Dès son entrée en vigueur, le système de marquage fiscal de SICPA provoque une levée de boucliers chez les entreprises concernées. En effet, ce sont les producteurs et importateurs des tabacs et boissons alcoolisés et non alcoolisées qui doivent s’acquitter du coût de ce marquage fiscal. Un coût jugé excessif par ces derniers : SICPA facture 0,50 dirham le paquet de cigarettes, 0,20 dirham les bières, 1,60 dirham les bouteilles de vin et 2,40 dirhams les spiritueux. Pour les boissons non alcoolisées, ce coût est d’un centime pour la bouteille d’eau et de 3 centimes les sodas. En 2010, Brasseries du Maroc saisira même la Cour de cassation pour faire annuler ce contrat, sans succès. SICPAGSS réalise dès 2011 un résultat net de 11 millions de dirhams. Résultat qui va grimper à 17 millions de dirhams l’année suivante.

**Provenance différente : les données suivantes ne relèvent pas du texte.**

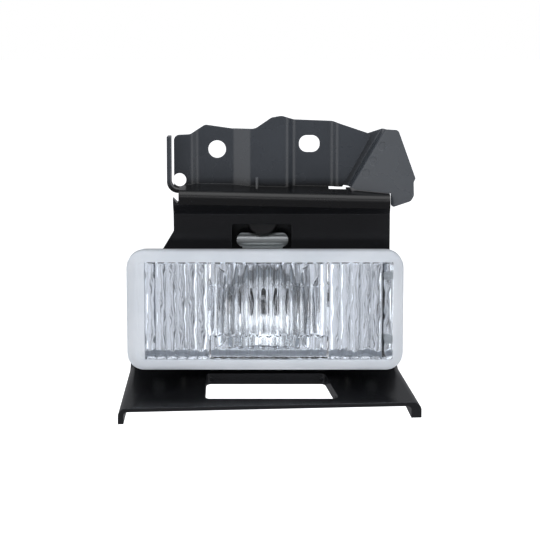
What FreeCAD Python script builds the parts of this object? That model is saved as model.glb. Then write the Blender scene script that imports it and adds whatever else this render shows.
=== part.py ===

Le contrat de cinq ans renouvelables une fois arrive à échéance en 2015. L’ADII décide de le renouveler, à condition que SICPA baisse les tarifs appliqués. Les charges du marquage fiscal baissent de 30% pour le tabac à 0,35 dirham le paquet. Pour les boissons alcoolisées et non alcoolisées, ils diminuent de 20% : 0,16 dirham les bières, 1,30 dirham les bouteilles de vin et 2 dirhams les spiritueux, 0,8 centime pour la bouteille d’eau et de 2,4 centimes pour les sodas.
Avec un marché aussi juteux en jeu, la guerre s’arrêtera-t-elle avec l’annonce du gagnant de l’appel d’offres ? Contactés par TelQuel, les représentations de De La Rue et SICPA au Maroc n’ont pu être jointes pour communiquer de manière officielle sur le sujet.